I also included the maxabs and GSolve2 algorithms, I belive these are taken from Numerical Recipies.
void jacobian(float x[], float weight, float vcg, float tcg, float lcg, float jac[][3], float f0[]) {
float h = 0.0001f;
float temp;
float j_volume, j_vcb, j_lcb, j_tcb;
float f1[3];
volume(x[0], x[1], x[2], j_volume, j_lcb, j_vcb, j_tcb);
f0[0] = j_volume-weight;
f0[1] = j_tcb-tcg;
f0[2] = j_lcb-lcg;
for (int i=0;i<3;i++) {
temp = x[i];
x[i] = temp + h;
volume(x[0], x[1], x[2], j_volume, j_lcb, j_vcb, j_tcb);
f1[0] = j_volume-weight;
f1[1] = j_tcb-tcg;
f1[2] = j_lcb-lcg;
x[i] = temp;
jac[0][i] = (f1[0]-f0[0])/h;
jac[1][i] = (f1[1]-f0[1])/h;
jac[2][i] = (f1[2]-f0[2])/h;
}
}
void newton(float weight, float vcg, float tcg, float lcg, float &sinkage, float &heel, float &trim) {
float x[3] = {10,1,1};
float accuracy = 0.000001f;
int ntryes = 30;
int i = 0;
float jac[3][3];
float max;
float f0[3];
float gauss_f0[3];
while (i < ntryes) {
jacobian(x, weight, vcg, tcg, lcg, jac, f0);
if (sqrt((f0[0]*f0[0]+f0[1]*f0[1]+f0[2]*f0[2])/2) < accuracy) {
break;
}
gauss_f0[0] = -f0[0];
gauss_f0[1] = -f0[1];
gauss_f0[2] = -f0[2];
GSolve2(jac, 3, gauss_f0);
x[0] = x[0]+gauss_f0[0];
x[1] = x[1]+gauss_f0[1];
x[2] = x[2]+gauss_f0[2];
// absmax(x) - Return absolute max value from an array
max = absmax(x);
if (max < 1) max = 1;
if (sqrt((gauss_f0[0]*gauss_f0[0]+gauss_f0[1]*gauss_f0[1]+gauss_f0[2]*gauss_f0[2])) < accuracy*max) {
x[0]=x2[0];
x[1]=x2[1];
x[2]=x2[2];
break;
}
i++;
}
sinkage = x[0];
heel = x[1];
trim = x[2];
}
int GSolve2(float a[][3],int n,float b[]) {
float x,sum,max,temp;
int i,j,k,p,m,pos;
int nn = n-1;
for (k=0;k<=n-1;k++)
{
/* pivot*/
max=fabs(a[k][k]);
pos=k;
for (p=k;p<n;p++){
if (max < fabs(a[p][k])){
max=fabs(a[p][k]);
pos=p;
}
}
if (ABS(a[k][pos]) < EPS) {
writeLog("Matrix is singular");
break;
}
if (pos != k) {
for(m=k;m<n;m++){
temp=a[pos][m];
a[pos][m]=a[k][m];
a[k][m]=temp;
}
}
/* convert to upper triangular form */
if ( fabs(a[k][k])>=1.e-6)
{
for (i=k+1;i<n;i++)
{
x = a[i][k]/a[k][k];
for (j=k+1;j<n;j++) a[i][j] = a[i][j] -a[k][j]*x;
b[i] = b[i] - b[k]*x;
}
}
else
{
writeLog("zero pivot found in line:%d",k);
return 0;
}
}
/* back substitution */
b[nn] = b[nn] / a[nn][nn];
for (i=n-2;i>=0;i--)
{
sum = b[i];
for (j=i+1;j<n;j++)
sum = sum - a[i][j]*b[j];
b[i] = sum/a[i][i];
}
return 0;
}
float absmax(float x[]) {
int i = 1;
int n = sizeof(x);
float max = x[0];
while (i < n) {
if (max < x[i]) {
max = x[i];
}
i++;
}
return max;
}
Have you considered some stochastic search methods to find the initial value and then fine-tuning with Newton Raphson?

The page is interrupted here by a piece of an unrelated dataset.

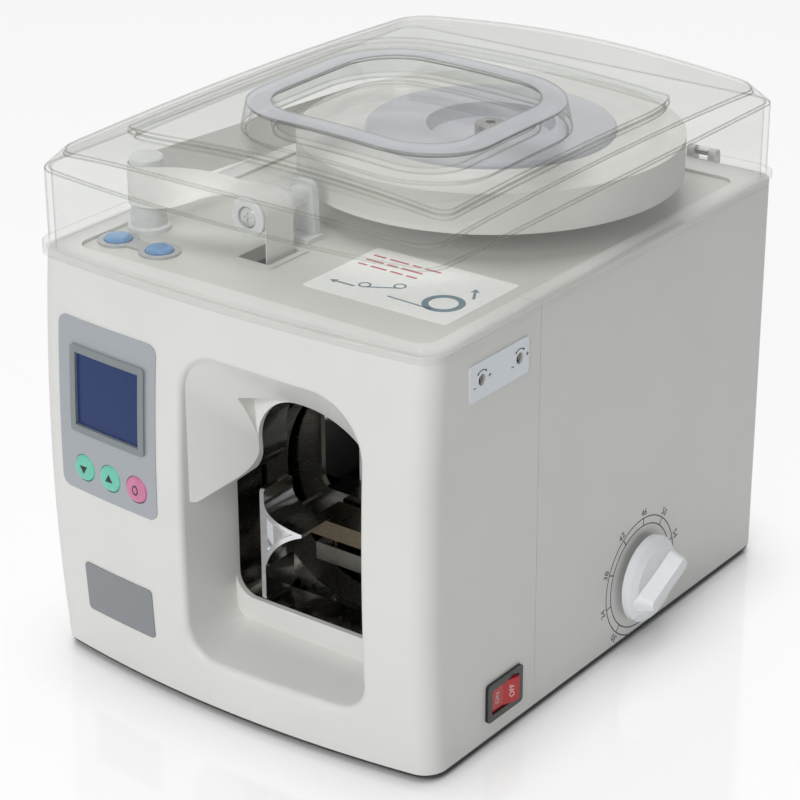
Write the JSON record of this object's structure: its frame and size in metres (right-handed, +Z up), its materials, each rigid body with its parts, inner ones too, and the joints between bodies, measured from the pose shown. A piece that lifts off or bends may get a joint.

One possibility is evolutionary computation, you can use the Inspyred package. For a physical problem similar in many ways to the one you describe, look at this example: http://inspyred.github.com/tutorial.html#lunar-explorer
What about using a damped version of Newton's method? You could quite easily modify your implementation to make it. Think about Newton's method as finding a direction
d_k = f(x_k) / f'(x_k)
and updating the variable
x_k+1 = x_k - L_k d_k
In the usual Newton's method, L_k is always 1, but this might create overshoots or undershoots. So, let your method chose L_k. Suppose that your method usually overshoots. A possible strategy consists in taking the largest L_k in the set {1,1/2,1/4,1/8,... L_min} such that the condition
|f(x_k+1)| <= (1-L_k/2) |f(x_k)|
is satisfied (or L_min if none of the values satisfies this criteria).
With the same criteria, another possible strategy is to start with L_0=1 and if the criteria is not met, try with L_0/2 until it works (or until L_0 = L_min). Then for L_1, start with min(1, 2L_0) and do the same. Then start with L_2=min(1, 2L_1) and so on.
By the way: are you sure that your problem has a unique solution? I guess that the answer to this question depends on the shape of your object. If you have a rugby ball, there's one angle that you cannot fix. So if your shape is close to such an object, I would not be surprised that the problem is difficult to solve for that angle.